La personalidad religiosa de María

María es la perfecta cristiana y anticipación perfecta de la Iglesia. Los evangelistas Lucas y Juan no se limitan a subrayar la participación de María en la obra redentora de Jesucristo, sino que trazan su personalidad religiosa. Todas las dimensiones espirituales características de los “pobres de Yahvéh” de la Biblia, canonizadas por las bienaventuranzas evangélicas, convergen en María y componen su retrato espiritual: Pobreza; servicio; temor de Dios; conciencia de su propia fragilidad; solidaridad con el pueblo de Dios; alegría; apertura y disponibilidad al plan divino; y confianza en la realización de las promesas de Dios fiel y misericordioso. Además Lucas y Juan nos invitan a compartir dos actitudes prácticas. En primer lugar, las que expresan aquellas palabras de María, que encontramos en el Evangelio de Lucas: “Desde ahora me llamarán bienaventurada todas las generaciones” (Lc 1, 48) Así, el pueblo de Dios, siguiendo el ejemplo de Isabel, inspirada por el Espíritu Santo, proclamará bienaventurada a María y la llamará bendita, reconociendo en ella a la persona donde Dios revela su poder y generosidad al escogerla entre todas las mujeres para una tarea salvadora.

            A la actitud de alabanza se añade la acogida de María como madre por parte del discípulo al que amaba Jesús, como se nos dice en el Evangelio de Juan: “Desde aquel momento el discípulo la recibió consigo” (Jn 19, 27) Juan nos transmite este mensaje: los que escuchan la voz de Jesús y se hacen una sola cosa con él en una fe madura y operante son invitados a dar cabida a María, aceptando su maternidad como don supremo de Jesucristo.

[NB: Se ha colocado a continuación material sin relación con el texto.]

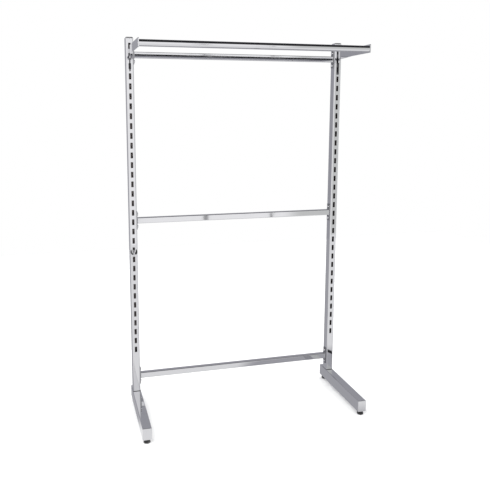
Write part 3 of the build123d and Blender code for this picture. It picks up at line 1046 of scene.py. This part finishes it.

Naturalmente que la fe de María tuvo que ir creciendo a lo largo de su vida, pues su fe, como la nuestra ignora el futuro y no acaba de comprender, pero fue una fe ejemplar por su confianza ciega impregnada de meditación, como podemos contrastar en el Evangelio de Lucas: “Conservaba cuidadosamente todas las cosas en su corazón” (Lc 2,  19)

            La prueba de fuego de la fe de María llegó en el Calvario, pues las palabras que le dijo el ángel Gabriel anunciándole que su hijo sería grande, que Dios le daría el trono de David y que reinaría sobre la casa de Jacob por los siglos y su reino no tendría fin, no cuadran cuando ve a su hijo clavado en la cruz. Es la noche oscura de la fe. Por todo ello, María es un modelo para nuestra vida creyente. El papel de María con relación a la Iglesia es inseparable de su unión con Jesucristo, deriva directamente de ella. Esta unión de la Madre con el Hijo en la obra de la salvación se manifiesta desde el momento de la concepción virginal de Jesucristo hasta su muerte. Se manifiesta particularmente en la hora de la pasión, tal y como se nos dice en el Concilio Vaticano II: “La Bienaventurada Virgen avanzó en la peregrinación de la fe y mantuvo fielmente la unión con su Hijo hasta la cruz. Allí por voluntad de Dios, estuvo de pie, sufrió intensamente con su Hijo y se unió a su sacrificio con corazón de madre que, llena de amor, daba su consentimiento a la inmolación de su Hijo como víctima. Finalmente, Jesucristo, agonizando en la cruz, la dio como madre al discípulo con estas palabras: Mujer, ahí tienes a tu hijo(Concilio Vaticano II, Lumen Gentium, 58)

            Después de la Ascensión de su Hijo, María estuvo presente en los comienzos de la Iglesia con sus oraciones, junto a los apóstoles y algunas mujeres, pidiendo el don del Espíritu, que en la Anunciación la había cubierto con su sombra. Finalmente, La Virgen Inmaculada, preservada libre de toda mancha de pecado original, terminado el curso de su vida en la tierra, fue llevada en cuerpo y alma a la gloria del cielo y elevada al trono por el Señor como Reina del universo, para ser conformada más plenamente a su Hijo, Señor de los Señores y vencedor del pecado y de la muerte.